The government shutdown caused the U-6 rate to increase in January from 7.6%. Even when you acknowledge that, this was a huge decline. Now we must compare this new low with the past 2 cycles. In December 2006, this rate bottomed at 7.9%, and in October 2000 the rate bottomed at 6.8%. This monthly decline pushed this rate closer to the 2000 trough than the one in 2006. 

Personally, I think the labor market stats will come closer to the 1990s cycle than the 2000s one. There won’t be a housing bubble to prematurely end this expansion.

5 Day Losing Streak - Wage Growth

Average hourly earnings growth was 0.4% on a monthly basis which beat estimates for 0.3% growth and the 0.1% growth in January. It’s worth noting the easy comparison from last month.

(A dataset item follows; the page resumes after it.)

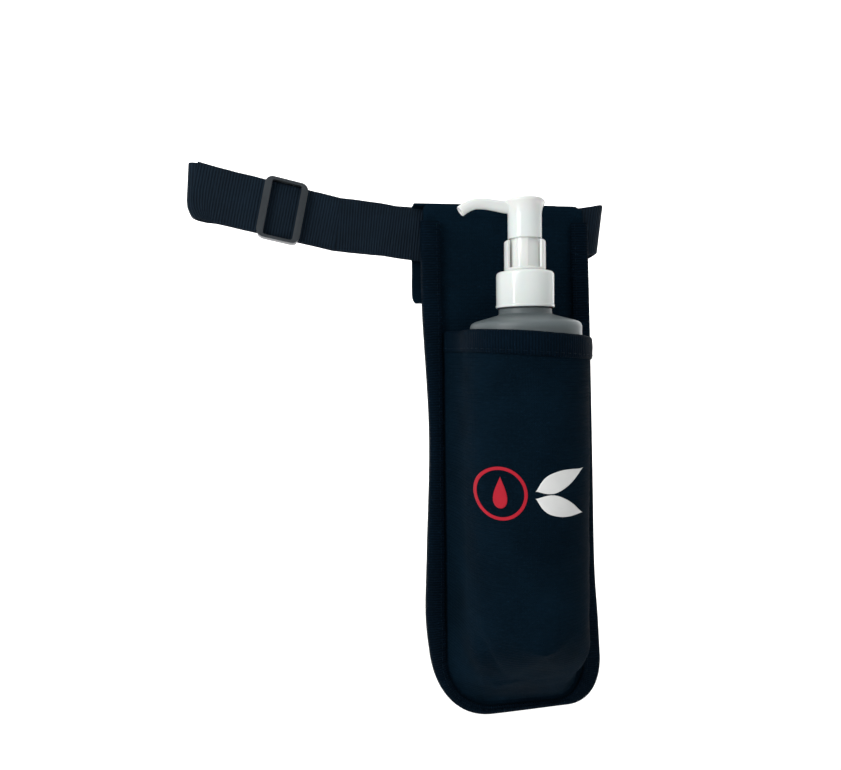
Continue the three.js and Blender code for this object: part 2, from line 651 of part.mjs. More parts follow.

Average hourly earnings growth on a yearly basis was 3.4% which also beat estimates by 0.1%. Growth accelerated 0.2% from the previous month.

Even with this amazing wage growth, weekly take home pay growth fell because the average work week fell from 34.5 hours to 34.4 hours which missed estimates for no change. 

Average weekly pay growth was 3.1% which fell from 3.4% growth last month. This isn’t necessarily a disaster as the growth rate has been in a range between 3% and 3.6% since February 2018. The point here is nominal earnings aren’t accelerating. That’s not great, but also not a shock given how weak job creation was.

5 Day Losing Streak - Labor Market Fullness

If the unemployment rate fell or the participation rate rose because of solid job growth, it would be good news. This report showed weak job growth, a decline in the unemployment rate, and a steady participation rate at 63.2% which met estimates.

As you can see from the chart below, there was a modest decline in the age adjusted labor participation rate. 

The primary age labor force participation rate fell from 82.6% to 82.5%. That’s not a surprise because this rate has been increasing slowly. The 0.3% jump last month was bound to be partially reversed. Now the rate is 0.9% away from the peak last cycle. 

At last month’s rate, that peak could be reached in 3 months, but that’s highly unlikely to occur. The labor market is nearly full, but it won’t reach full employment this year.

5 Day Losing Streak - Conclusion

The stock market is down 5 straight days, but it’s not down enough for me to switch to being bullish. My reaction to this one-off weak jobs report is a shrug, which is the same thing traders did. 

When you average the last 2 reports together, the labor market is still strong. I’m excited to see the ECRI leading index improving. The next positive change I’m looking for is a solid earnings season. That would signal the slowdown is ending.